Given $(X_n)_n$ be i.i.d. random variables with pdf $$\ f(x\mid\theta) = \frac{\theta\ x^{\theta-1}}{3^{\theta}}I_{(0,3)}(x)$$ where $\ \theta > 0$. Using the WLLN, show that the maximum likelihood estimate (MLE) converges to $\theta$ in probability.

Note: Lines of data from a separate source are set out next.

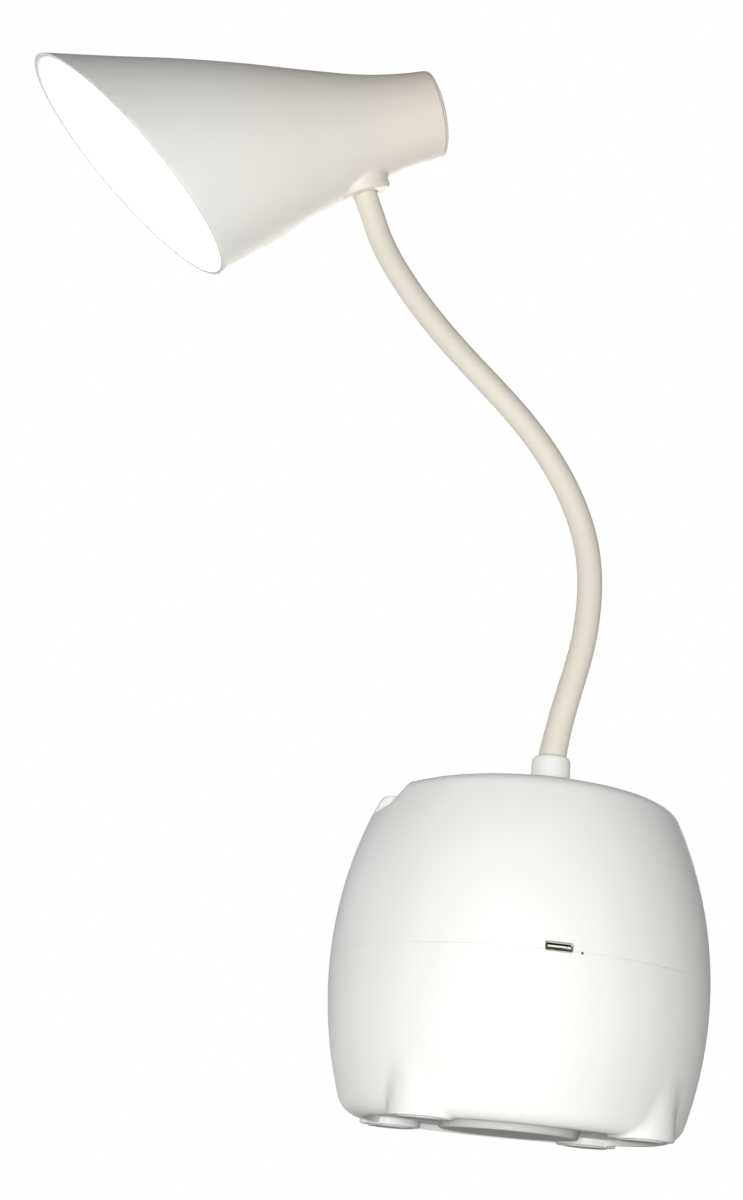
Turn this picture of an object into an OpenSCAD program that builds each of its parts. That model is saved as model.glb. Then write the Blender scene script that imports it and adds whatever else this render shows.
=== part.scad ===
// Rechargeable desk lamp: barrel base with a drawer, phone slot, flexible neck and horn-shaped head.
// Millimetres. Z up, the lamp stands on z = 0. The base axis is x = y = 0.
// The drawer is at the front (-Y), the charging socket and the neck are at the back (+Y).

/* [Base] */
// Largest outer radius of the base
base_r = 55.9; // [55.5:0.1:56.5]
// Radius of the long arc of the base's side
side_arc = 119.2; // [115:1:125]
// Height of the widest ring above the table
belly_z = 44.1; // [43:0.1:45]
// Height of the flat of the top edge
rim_z = 95.5; // [95:0.1:96]
// Rounding of the top edge
top_round = 5.9; // [5.5:0.1:6.5]
// Rounding of the bottom edge
bottom_round = 7.6; // [7:0.1:8]
// Wall thickness of the two housings
wall = 2.4; // [2:0.1:2.6]
// Height of the joint line between the two housings
seam_z = 44.9; // [44.5:0.1:45.5]

/* [Drawer] */
// Width of the drawer opening
drawer_w = 68; // [60:1:70]
// Height of the drawer opening
drawer_h = 31.5; // [28:0.5:31.5]
// Gap around the drawer front
drawer_gap = 0.5; // [0.4:0.1:0.8]
// How far the drawer is pulled out in this file (0 is shut)
drawer_out = 0; // [0:1:45]

/* [Phone slot] */
// Height of the slot's floor
slot_floor_z = 87.3; // [85:0.1:89]
// Width of the slot at its top, front to back
slot_top_w = 12; // [11:0.1:13]
// Width of the slot at its floor
slot_floor_w = 9; // [8:0.1:10]
// Height of the front lip of the slot
lip_z = 94.6; // [93:0.1:95]

/* [Neck] */
// Outer radius of the neck's sleeve
neck_r = 3.8; // [3.6:0.1:4]
// Radius of the steel core in each length of neck
core_r = 2.4; // [2:0.1:2.5]
// Gap between a ball and its cup
ball_gap = 0.3; // [0.25:0.05:0.4]

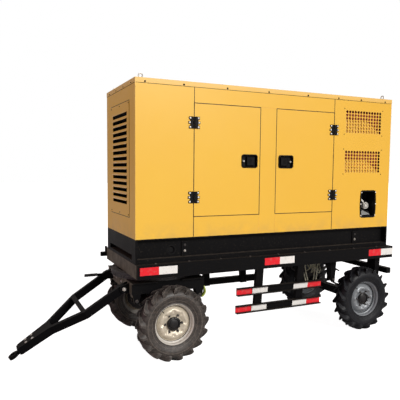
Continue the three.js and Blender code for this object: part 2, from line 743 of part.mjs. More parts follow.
function buildRoof() {
  const half = CANOPY_HALF_LENGTH + 2;
  const width = CANOPY_HALF_WIDTH + 2;
  const lipBottom = CANOPY_TOP - ROOF_LIP;
  const shell = block([-half, half], [-width, width], [lipBottom, CANOPY_TOP]);
  const hollowZ = [lipBottom - 5, CANOPY_TOP - SKIN];
  const hollow = block([-half + SKIN, half - SKIN], [-width + SKIN, width - SKIN], hollowZ);
  const beams = [-1, 1].map((end) =>
    block([end * (LIFTING_EYE_X - 30), end * (LIFTING_EYE_X + 30)], [-width + 2, width - 2], [
      lipBottom + 6, CANOPY_TOP - 1]));
  const exhaust = drumAlongZ(EXHAUST_PLACE, 68, [lipBottom - 20, CANOPY_TOP + 5], 20);
  return cut(join(cut(shell, hollow), ...beams), exhaust);
}

function buildLiftingEye() {
  const zs = CANOPY_TOP + GAP;
  const ringMiddle = zs + 30;
  const ring = prismAlongX(circle(27, 14, [0, ringMiddle]), [-5, 5]);
  const eye = prismAlongX(circle(15, 12, [0, ringMiddle]), [-8, 8]);
  const collar = drumAlongZ([0, 0], 16, [zs, zs + 9], 10);
  return cut(join(ring, collar), eye);
}

function buildFrontPanel() {
  const outer = -CANOPY_HALF_LENGTH;
  const inner = outer + SKIN;
  const width = CANOPY_HALF_WIDTH;
  const skin = block([outer, inner], [-width, width], [PANEL_BOTTOM, PANEL_TOP]);
  const opening = block([outer - 5, inner + 5], [-SLAT_HALF_WIDTH - 10, SLAT_HALF_WIDTH + 10], [
    SLAT_Z[0] - 20, SLAT_Z[1] + 20]);
  return cut(skin, opening);
}

// The bolted-on air outlet: a plate of open slots, each with a short pressed brow over it.
function buildFrontLouvre() {
  const back = -CANOPY_HALF_LENGTH - GAP;
  const face = back - 2.5;
  const plate = block([face, back], [-LOUVRE_HALF_WIDTH, LOUVRE_HALF_WIDTH], LOUVRE_Z);
  const pitch = (SLAT_Z[1] - SLAT_Z[0]) / SLAT_COUNT;
  const browDepth = 8;
  const mouth = 40;
  const thickness = 2.5;
  let louvre = plate;
  for (let i = 0; i < SLAT_COUNT; i += 1) {
    const low = SLAT_Z[0] + pitch * i + 10;
    const ys = [-SLAT_HALF_WIDTH, SLAT_HALF_WIDTH];
    const brow = prismAlongY(
      [
        [back - 0.5, low + mouth + 8],
        [face - browDepth, low + mouth - 2],
        [face - browDepth, low + mouth - 2 - thickness],
        [back - 0.5, low + mouth + 8 - 2 * thickness],
      ],
      ys,
    );
    louvre = cut(louvre, block([face - 5, back + 5], ys.map((y) => y * 0.98), [low, low + mouth]));
    louvre = join(louvre, brow);
  }
  return louvre;
}

function buildRearPanel() {
  const outer = CANOPY_HALF_LENGTH;
  const inner = outer - SKIN;
  const width = CANOPY_HALF_WIDTH;
  const skin = block([inner, outer], [-width, width], [PANEL_BOTTOM, PANEL_TOP]);
  const doorway = block([inner - 5, outer + 5], [-REAR_DOOR_HALF_WIDTH, REAR_DOOR_HALF_WIDTH], REAR_DOOR_Z);
  return cut(skin, doorway);
}

// The control-side door, hinged on the left, with a window in front of the control panel.
function buildRearDoor() {
  const outer = CANOPY_HALF_LENGTH;
  const half = REAR_DOOR_HALF_WIDTH;
  const zs = [REAR_DOOR_Z[0] + DOOR_GAP, REAR_DOOR_Z[1] - DOOR_GAP];
  const skin = block([outer - SKIN, outer], [-half + 2.5, half - DOOR_GAP], zs);
  const frameYs = [-half + LINER_INSET, half - 34];
  const frameZs = [zs[0] + 30, zs[1] - 30];
  const frameWidth = 24;
  const stiffener = block([outer - 26, outer - SKIN / 2], frameYs, frameZs);
  const hollow = block(
    [outer - 40, outer - SKIN],
    [frameYs[0] + frameWidth, frameYs[1] - frameWidth],
    [frameZs[0] + frameWidth, frameZs[1] - frameWidth],
  );
  const windowHole = block([outer - 40, outer + 5], [-190, 190], [2020, 2330]);
  const pocketYs = [REAR_LATCH_Y - 64, REAR_LATCH_Y + 64];
  const pocket = block([outer - LATCH_DEPTH, outer + 5], pocketYs, [1840, 1940]);
  const backingXs = [outer - LATCH_DEPTH - 2, outer - SKIN / 2];
  const backing = block(backingXs, [pocketYs[0] - 6, half - 40], [1830, 1950]);
  return cut(join(cut(join(skin, stiffener), hollow), backing), windowHole, pocket);
}

function buildRearLatch() {
  const outer = CANOPY_HALF_LENGTH;
  const axisY = REAR_LATCH_Y + 52;
  const plate = block([outer - 8, outer - 1], [axisY - 84, axisY], [1852, 1928]);
  const rib = block([outer - 14, outer - 8], [axisY - 84, axisY - 72], [1852, 1928]);
  return join(plate, rib);
}

function buildFillerBox() {
  const outer = CANOPY_HALF_WIDTH;
  const [x0, x1] = FILLER_X;
  const [z0, z1] = FILLER_Z;
  const wall = 3;
  const bezel = 6;
  const body = block([x0 + GAP, x1 - GAP], [-outer + FILLER_DEPTH, -outer - 1], [z0 + GAP, z1 - GAP]);
  const rim = block([x0 - bezel, x1 + bezel], [-outer - GAP, -outer - 6], [z0 - bezel, z1 + bezel]);
  const hollow = block([x0 + 16, x1 - 16], [-outer + FILLER_DEPTH - wall, -outer - 10], [z0 + 16, z1 - 16]);
  const neck = drumAlongY(FILLER_CAP_PLACE, 34, [-outer + FILLER_DEPTH - 2, -outer + 96], 16);
  return join(cut(join(body, rim), hollow), neck);
}

function buildFillerCap() {
  const outer = CANOPY_HALF_WIDTH;
  const cap = drumAlongY(FILLER_CAP_PLACE, 42, [-outer + 96 - GAP, -outer + 70], 20);
  const grip = block(
    [FILLER_CAP_PLACE[0] - 36, FILLER_CAP_PLACE[0] + 36],
    [-outer + 72, -outer + 54],
    [FILLER_CAP_PLACE[1] - 7, FILLER_CAP_PLACE[1] + 7],
  );
  return join(cap, grip);
}

function addCanopy() {
  addPart('skid_base', buildBase(), 'baseBlack');
  for (const [word, side] of SIDES) {
    addPart(`side_panel_${word}`, buildSidePanel(side), 'canopyYellow');
    for (const end of ['front', 'rear']) {
      addPart(`door_${end}_${word}`, buildSideDoor(side, end), 'canopyYellow');
      addPart(`latch_${end}_${word}`, buildLatch(side, end), 'latchBlack');
    }
  }
  addPart('roof_panel', buildRoof(), 'canopyYellow');
  addPart('front_panel', buildFrontPanel(), 'canopyYellow');
  addPart('front_louvre', buildFrontLouvre(), 'canopyYellow');
  addPart('rear_panel', buildRearPanel(), 'canopyYellow');
  addPart('rear_door', buildRearDoor(), 'canopyYellow');
  addPart('rear_latch', buildRearLatch(), 'latchBlack');
  addPart('filler_box', buildFillerBox(), 'latchBlack');
  addPart('filler_cap', buildFillerCap(), 'machinedSteel');
  for (const [end, sign] of [['front', -1], ['rear', 1]]) {
    for (const [word, side] of SIDES) {
      const eye = addPart(`lifting_eye_${end}_${word}`, buildLiftingEye(), 'machinedSteel');
      eye.position.set(sign * LIFTING_EYE_X, side * LIFTING_EYE_Y, 0);
      eye.rotation.z = end === 'front' ? Math.PI / 2 : 0; // the front rings face sideways
    }
  }
}

// ---------------------------------------------------------------- generating set

function buildEngine() {
  const foot = CANOPY_FLOOR;
  const crankcase = block([-820, 60], [-190, 190], [1560, 1860]);
  const sump = block([-760, 0], [-150, 150], [1420, 1570]);
  const head = block([-800, 20], [-120, 130], [1850, 2060]);
  const rockerCover = block([-780, 0], [-90, 90], [2050, 2130]);
  const bellHousing = drumAlongX([0, SHAFT_Z], 250, [50, 170], 20);
  const manifold = block([-740, -60], [120, 210], [1900, 1970]);
  const intake = block([-740, -60], [-200, -110], [1920, 2000]);
  const injectionPump = block([-640, -380], [-290, -180], [1700, 1820]);
  const starter = drumAlongX([235, 1640], 60, [-180, 60], 14);
  const pulley = drumAlongX([0, SHAFT_Z], 110, [-880, -815], 18);
  const waterPump = drumAlongX([0, FAN_MIDDLE[1]], 60, [-880, -795], 14);
  const feet = [[-700, -620], [60, 140]].flatMap(([x0, x1]) => SIDES.map(([, side]) =>
    block([x0, x1], [side * 180, side * 330], [foot, 1620])));
  const brackets = [[-700, -620], [60, 140]].map(([x0, x1]) => block([x0, x1], [-330, 330], [1600, 1640]));
  return join(crankcase, sump, head, rockerCover, bellHousing, manifold, intake, injectionPump, starter,
    pulley, waterPump, ...feet, ...brackets);
}

function buildAlternator() {
  const body = drumAlongX([0, SHAFT_Z], 250, [170 + GAP, 300], 20);
  const stator = drumAlongX([0, SHAFT_Z], 235, [290, 780], 20);
  const endBell = drumAlongX([0, SHAFT_Z], 215, [770, 860], 20);
  const terminalBox = block([420, 790], [-200, 200], [1880, 2080]);
  const feet = SIDES.map(([, side]) => block([360, 700], [side * 130, side * 250], [CANOPY_FLOOR, 1560]));
  const saddle = block([360, 700], [-250, 250], [1500, 1560]);
  return join(body, stator, endBell, terminalBox, ...feet, saddle);
}

function buildRadiator() {
  const core = block([-1270, -1150], [-420, 420], [1400, 2440]);
  const topTank = block([-1290, -1130], [-430, 430], [2430, 2540]);
  const bottomTank = block([-1290, -1130], [-430, 430], [1330, 1410]);
  const shroud = cut(
    block([-1160, -1050], [-430, 430], [1410, 2430]),
    drumAlongX([0, FAN_MIDDLE[1]], 400, [-1140, -1040], 24),
  );
  const feet = SIDES.map(([, side]) => block([-1280, -1140], [side * 330, side * 425], [CANOPY_FLOOR, 1340]));
  return join(core, topTank, bottomTank, shroud, ...feet);
}

function buildFan() {
  const [x, z] = FAN_MIDDLE;
  const hub = drumAlongX([0, z], 70, [x - 30, -880 - GAP], 12);
  const bladeCount = 6;
  const blades = [];
  for (let i = 0; i < bladeCount; i += 1) {
    const blade = new THREE.BoxGeometry(6, 150, 330);
    blade.rotateZ(0.6);
    blade.translate(x, 0, 210);
    blade.rotateX((2 * Math.PI * i) / bladeCount);
    blade.translate(0, 0, z);
    blades.push(solidOf(blade));
  }
  return join(hub, ...blades);
}

function buildMuffler() {
  const middleZ = 2625;
  const can = drumAlongX([EXHAUST_PLACE[1], middleZ], 118, [-900, -120], 18);
  const outlet = drumAlongX([EXHAUST_PLACE[1], middleZ], 48, [EXHAUST_PLACE[0] - 48, -890], 12);
  const riser = drumAlongZ(EXHAUST_PLACE, 50, [middleZ - 40, CANOPY_TOP - 14], 12);
  const downpipe = drumAlongZ([-220, 172], 36, [1970 + GAP, middleZ - 60], 12);
  return join(can, outlet, riser, downpipe);
}

function buildBattery() {
  const zs = [CANOPY_FLOOR + GAP, 1470];
  const box = block([920, 1290], [300, 480], zs);
  const posts = [980, 1230].map((x) => drumAlongZ([x, 440], 12, [zs[1] - 2, zs[1] + 18], 10));
  return join(box, ...posts);
}

function buildControlPanel() {
  const cabinet = block([1360, 1570], [-300, 300], [1620, 2400]);
  const face = block([1565, 1590], [-285, 285], [1640, 2380]);
  const legs = SIDES.map(([, side]) => block([1380, 1440], [side * 240, side * 290], [CANOPY_FLOOR, 1630]));
  return join(cabinet, face, ...legs);
}

function addGeneratingSet() {
  addPart('engine', buildEngine(), 'engineGreen');
  addPart('alternator', buildAlternator(), 'alternatorBlue');
  addPart('radiator', buildRadiator(), 'radiatorBlack');
  addPart('cooling_fan', buildFan(), 'radiatorBlack');
  addPart('muffler', buildMuffler(), 'heatSteel');
  addPart('battery', buildBattery(), 'plasticGrey');
  addPart('control_panel', buildControlPanel(), 'plasticGrey');
}

addDeck();
addBogie();
addDrawbar();
addRunningGear();
addCanopy();
addGeneratingSet();
machine.position.x = -MACHINE_MIDDLE_X;

export default machine;
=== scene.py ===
"""Looks of the towable diesel generator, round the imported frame. Metres, +Z up, -X is the towing end."""

import itertools
import json
import math

import bmesh
import bpy
from mathutils import Matrix, Vector


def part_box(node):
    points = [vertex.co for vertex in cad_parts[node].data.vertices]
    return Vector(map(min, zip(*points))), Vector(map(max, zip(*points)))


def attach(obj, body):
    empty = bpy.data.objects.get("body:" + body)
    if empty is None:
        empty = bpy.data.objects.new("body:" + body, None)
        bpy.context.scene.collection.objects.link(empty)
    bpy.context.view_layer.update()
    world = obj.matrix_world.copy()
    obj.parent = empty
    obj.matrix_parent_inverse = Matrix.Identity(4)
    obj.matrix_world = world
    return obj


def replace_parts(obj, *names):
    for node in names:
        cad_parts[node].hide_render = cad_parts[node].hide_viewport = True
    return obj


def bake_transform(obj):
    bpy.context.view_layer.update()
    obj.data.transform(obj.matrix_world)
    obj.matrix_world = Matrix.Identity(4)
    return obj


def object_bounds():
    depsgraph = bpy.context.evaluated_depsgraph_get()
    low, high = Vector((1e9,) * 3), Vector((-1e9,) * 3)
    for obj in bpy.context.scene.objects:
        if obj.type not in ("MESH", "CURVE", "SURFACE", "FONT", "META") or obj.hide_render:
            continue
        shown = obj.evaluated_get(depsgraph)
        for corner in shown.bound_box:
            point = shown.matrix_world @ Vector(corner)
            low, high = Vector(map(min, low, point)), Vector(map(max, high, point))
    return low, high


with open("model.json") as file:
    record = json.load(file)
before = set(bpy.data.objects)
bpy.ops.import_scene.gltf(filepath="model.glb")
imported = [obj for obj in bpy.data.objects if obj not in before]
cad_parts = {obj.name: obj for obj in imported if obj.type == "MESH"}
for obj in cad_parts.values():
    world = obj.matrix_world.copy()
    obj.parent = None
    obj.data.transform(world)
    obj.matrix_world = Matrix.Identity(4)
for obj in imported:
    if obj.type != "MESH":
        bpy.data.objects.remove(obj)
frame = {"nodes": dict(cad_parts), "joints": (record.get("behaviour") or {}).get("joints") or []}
CAD_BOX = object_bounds()

# ---------------------------------------------------------------- places read from the frame

SIDES = (("left", -1), ("right", 1))
ENDS = ("front", "rear")
CORNERS = tuple(itertools.product(ENDS, SIDES))
BASE_LOW, BASE_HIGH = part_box("skid_base")
MIDDLE_X = (BASE_LOW.x + BASE_HIGH.x) / 2
SKIN_Y = abs(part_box("side_panel_left")[0].y)
ROOF_LOW, ROOF_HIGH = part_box("roof_panel")
DECK_LOW, DECK_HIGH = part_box("deck_frame")
DECK_SIDE_Y = abs(DECK_LOW.y)
DECK_TOP = BASE_LOW.z
REAR_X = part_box("rear_door")[1].x
FRONT_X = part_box("front_panel")[0].x
JOINTS = {joint["name"]: joint for joint in frame["joints"]}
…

My progress: By definition, $$L(\theta\mid x) = \prod_{i=1}^{n} f(x_i\mid\theta) = \frac{\theta^n(x_1\ldots x_n)^{\theta-1}}{3^{n\theta}}$$ From there, taking derivative of $L(\theta\mid x)$ with respect to $\theta$ and setting it equal to $0$ to solve for $\theta$, I found that the MLE of $\theta$ is $$\hat\theta_n= \frac{n}{\ln(\frac{3^n}{x_1\ldots x_n})}$$ But I could not see how the MLE converges to $\theta$ using WLLN. I tried dividing both numerator and denominator by $n$ to get: $$\hat\theta_n=\frac{1}{\ln(3) - \frac{\ln(x_1\ldots x_n)}{n}}$$ On the other hand, $E(x_k) = \frac{3\theta}{\theta+1}$ for every $k$, but it's not true that $\frac{\ln(x_1)+\ln(x_2) + \ldots + \ln(x_n)}{n}\rightarrow E(\ln(x_1))$ in probability.
My question: Could anyone please give me some hints on this problem? Did I get the wrong MLE? I reviewed my computation several times and could not find error though.